WORK REQUIRED: Extract the complete data exactly as given.

STORED DATA:
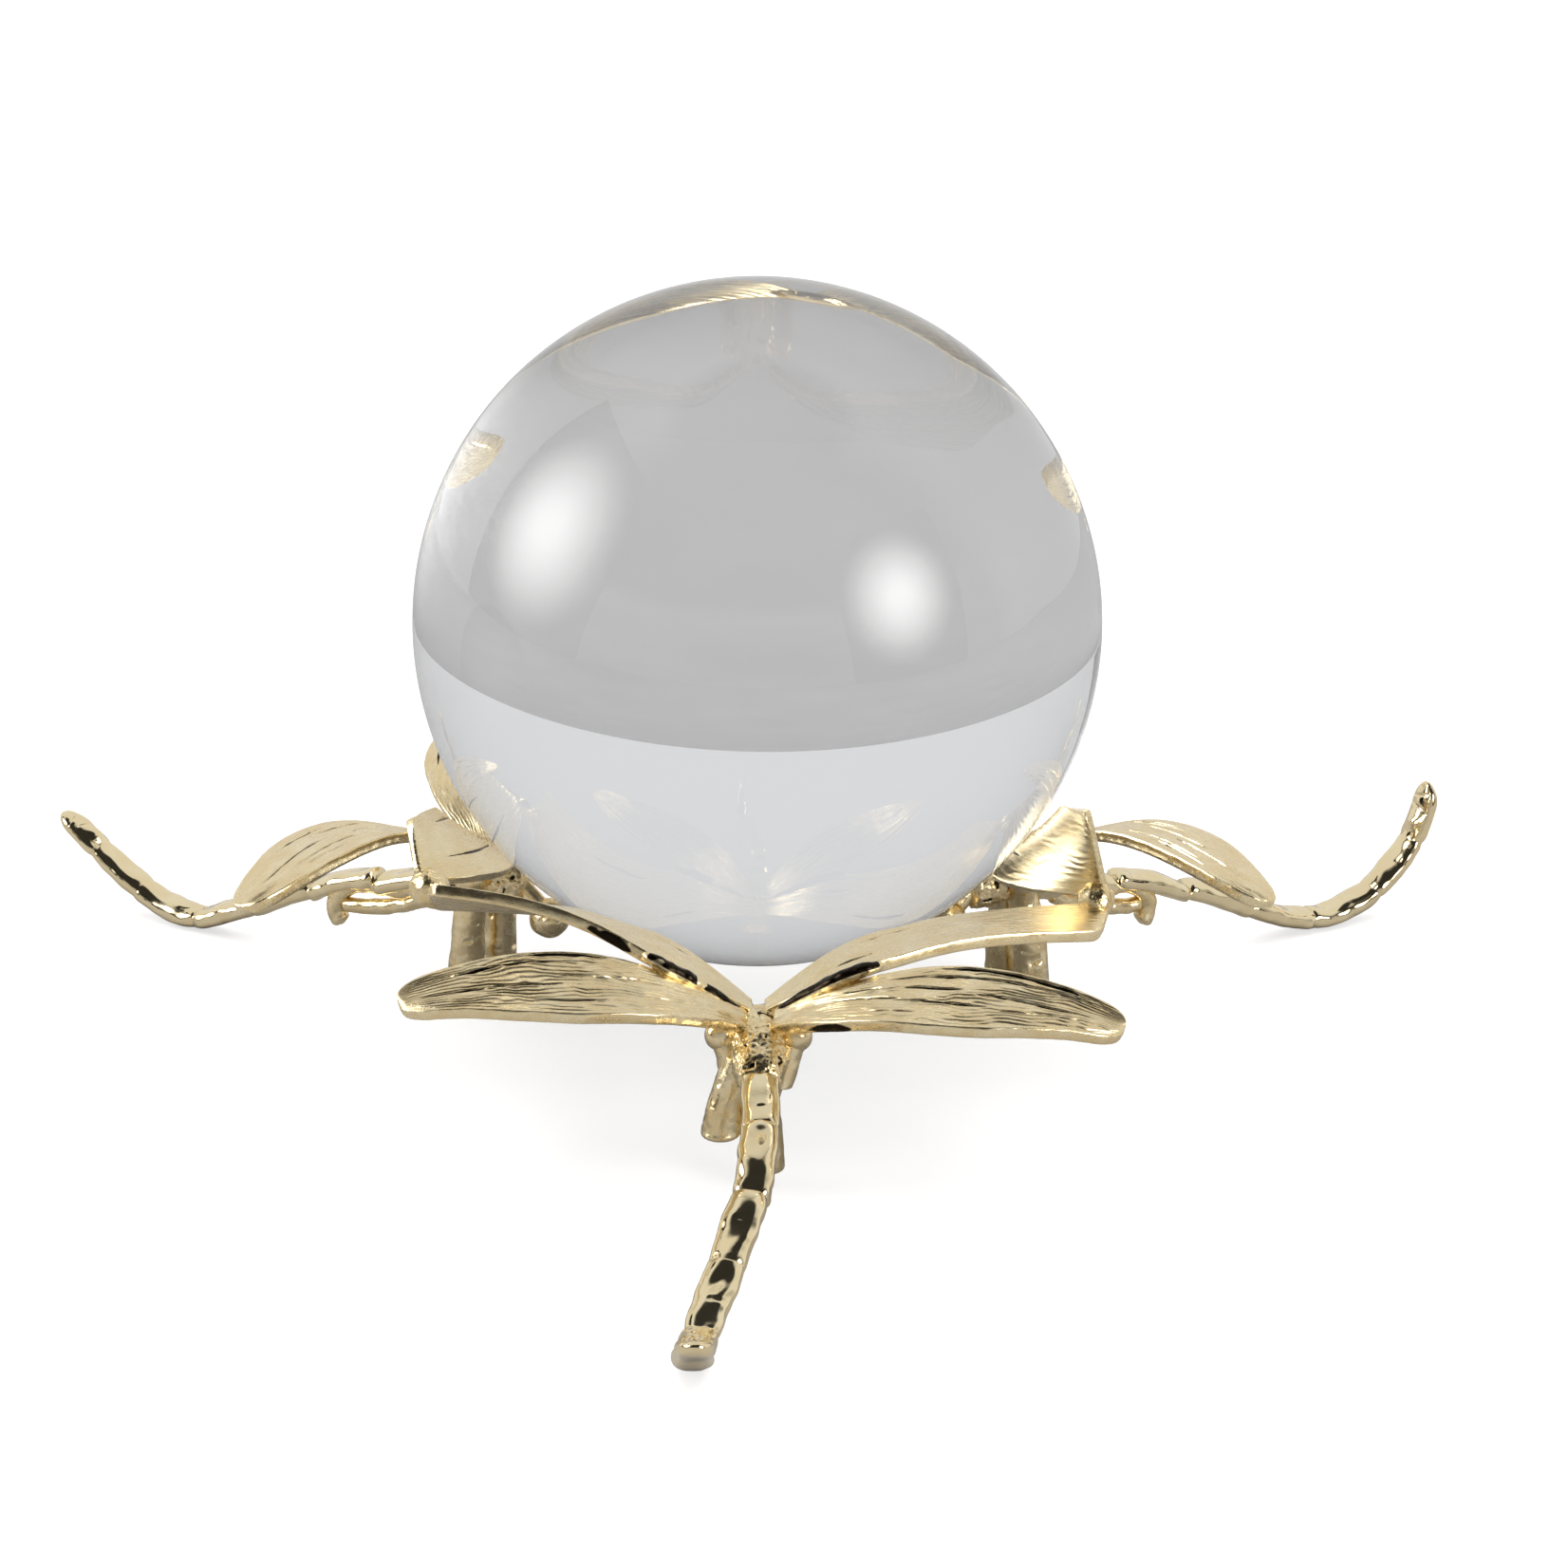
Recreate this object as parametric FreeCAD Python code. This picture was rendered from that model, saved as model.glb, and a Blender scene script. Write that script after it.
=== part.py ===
import FreeCAD
import Part
import math
import os
from FreeCAD import Vector

# A clear glass ball resting loose on a stand of three cast dragonflies. The dragonflies face
# the ball's axis. Their inner wings curve under the ball and are soldered tip to tip, their
# outer wings spread free, and their tails run outward and curl up at the tip.
#
# Frame: millimetres, +Z up, origin on the table straight below the ball's centre.
# Each dragonfly is drawn in its own frame: r outward from the ball's axis, t to the right as
# one faces the ball from outside, z up from the table. place() stands it in the part's frame.

BALL_R = 40.0
BALL_CENTRE_Z = 54.5
SEAT_GAP = 0.15

WING_THICKNESS = 1.4
WING_CAMBER = 0.5
WING_EDGE_POWER = 3.4
WING_STATIONS = 24

# Thorax: stations along r as (r, centre z, half width, half height).
THORAX = [
    (30.0, 15.2, 2.0, 2.2),
    (31.5, 15.9, 2.9, 3.0),
    (35.0, 16.2, 3.2, 3.3),
    (38.5, 15.7, 3.2, 3.1),
    (41.5, 14.6, 2.8, 2.5),
    (43.5, 13.9, 2.3, 1.8),
]

HEAD_R = 2.6
HEAD_CENTRE = (27.2, 0.0, 12.2)
NECK_R = 1.3

# Abdomens: centre lines as (r, t, z), with the bend's underside on the table. Each was bent a
# little by hand: the front one swings left on its way down, and the right one curls higher.
FRONT_TAIL = [
    (42.8, 0.0, 14.9),
    (48.0, 0.0, 13.5),
    (53.5, -0.2, 12.2),
    (60.5, -1.3, 9.7),
    (67.0, -3.2, 6.4),
    (73.5, -5.4, 3.2),
    (79.5, -7.1, 1.45),
    (84.5, -7.6, 2.4),
    (91.5, -7.7, 6.0),
    (99.5, -7.6, 11.2),
]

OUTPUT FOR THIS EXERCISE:
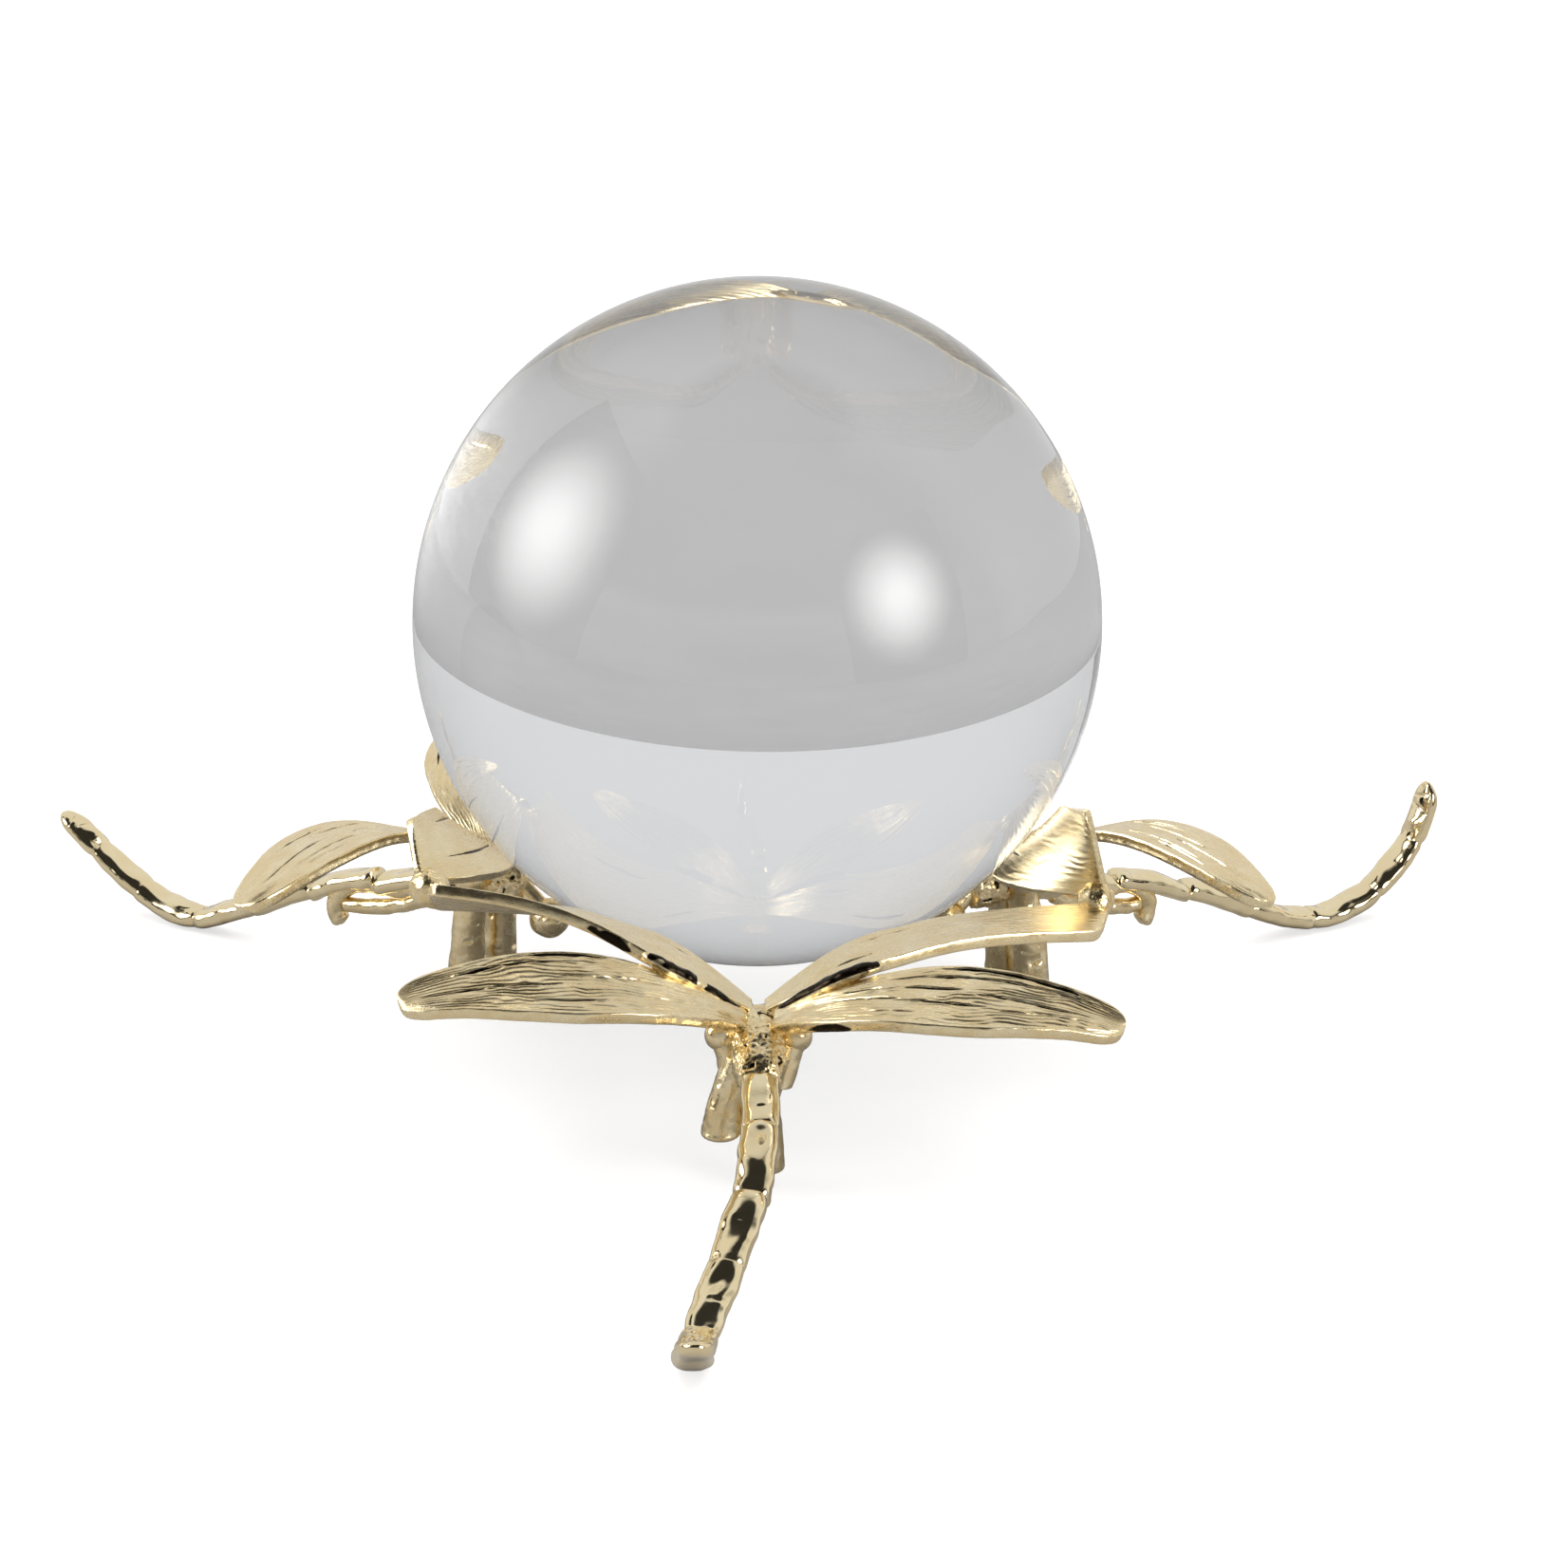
Recreate this object as parametric FreeCAD Python code. This picture was rendered from that model, saved as model.glb, and a Blender scene script. Write that script after it.
=== part.py ===
import FreeCAD
import Part
import math
import os
from FreeCAD import Vector

# A clear glass ball resting loose on a stand of three cast dragonflies. The dragonflies face
# the ball's axis. Their inner wings curve under the ball and are soldered tip to tip, their
# outer wings spread free, and their tails run outward and curl up at the tip.
#
# Frame: millimetres, +Z up, origin on the table straight below the ball's centre.
# Each dragonfly is drawn in its own frame: r outward from the ball's axis, t to the right as
# one faces the ball from outside, z up from the table. place() stands it in the part's frame.

BALL_R = 40.0
BALL_CENTRE_Z = 54.5
SEAT_GAP = 0.15

WING_THICKNESS = 1.4
WING_CAMBER = 0.5
WING_EDGE_POWER = 3.4
WING_STATIONS = 24

# Thorax: stations along r as (r, centre z, half width, half height).
THORAX = [
    (30.0, 15.2, 2.0, 2.2),
    (31.5, 15.9, 2.9, 3.0),
    (35.0, 16.2, 3.2, 3.3),
    (38.5, 15.7, 3.2, 3.1),
    (41.5, 14.6, 2.8, 2.5),
    (43.5, 13.9, 2.3, 1.8),
]

HEAD_R = 2.6
HEAD_CENTRE = (27.2, 0.0, 12.2)
NECK_R = 1.3

# Abdomens: centre lines as (r, t, z), with the bend's underside on the table. Each was bent a
# little by hand: the front one swings left on its way down, and the right one curls higher.
FRONT_TAIL = [
    (42.8, 0.0, 14.9),
    (48.0, 0.0, 13.5),
    (53.5, -0.2, 12.2),
    (60.5, -1.3, 9.7),
    (67.0, -3.2, 6.4),
    (73.5, -5.4, 3.2),
    (79.5, -7.1, 1.45),
    (84.5, -7.6, 2.4),
    (91.5, -7.7, 6.0),
    (99.5, -7.6, 11.2),
]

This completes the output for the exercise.